Image 9: A side view of another occupied building, an ancient theatre called ‘Cine Marrocos’, which hosts nearly 2000 persons. 3 of 7 floors are reserved for ‘foreigners’ (Photo by Heike Drotbohm)

‘We’re all having the same interests. Migrant, refugee, citizen, this is not important anymore. Some came here from favelas, some from the northeast, they also didn’t know how to get along in this city. We fight for the same objectives. We’re all the same, just poor displaced people.’ (Man from Haiti, around 40 years old, living in one occupation together with his wife and three children)

Other migrants feel stressed by the obligation to integrate themselves into the activists’ continuous struggle and fear that the building one day might be ‘reintegrated’ (i.e., reclaimed by its owner after the legal dispute is solved).

Image 10: Inside an occupied building, the large ancient entry hall has been transformed into small rooms by integrating plywood walls (Photo by Heike Drotbohm)

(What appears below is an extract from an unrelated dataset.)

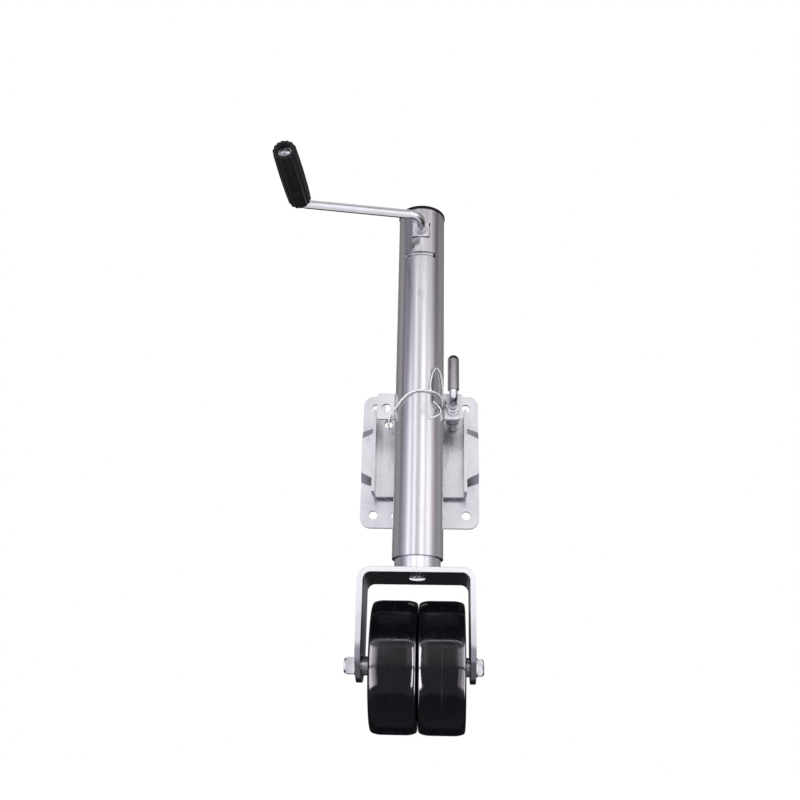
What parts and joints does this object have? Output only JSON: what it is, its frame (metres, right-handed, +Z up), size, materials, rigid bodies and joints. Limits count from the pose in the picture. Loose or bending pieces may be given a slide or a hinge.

‘Somebody told me, you go there, and then you stay. You don’t have to move again. I go here, together with my child. I present myself in front of some kind of commission. They told me all the rules. And then I was able to stay. I got a room on my own. They made me whole again. But then, we are not used to live in such as space, together with so many people. They want you to do this and that, there are many rules. And then: a demonstration here, some other event there. You can never relax. And the walls are very thin, just wood. You hear everything. Since I left my country I was never on my own again.’ (Woman from Nigeria, 32 years old, living in one occupied building with her small daughter)

Concluding remarks

Mobile populations who search for shelter become part of new paradigm of differentiation, one that is highly influenced by the ways in which institutions think, classify, and bring their particular types of routines into the social world of 'neediness'. In the course of their urban trajectory, migrants learn that citizenship is not the only nor key dividing marker of belonging, but that notions of gender, age, and kinship sometimes can contribute to the fragmentation of support. Experiences of displacement produce new types of political subjectivities, perceptions of rights, and solidarity, but also new sorts of temporalities and spatialities, when both—being and remaining—on one’s own becomes a new challenge.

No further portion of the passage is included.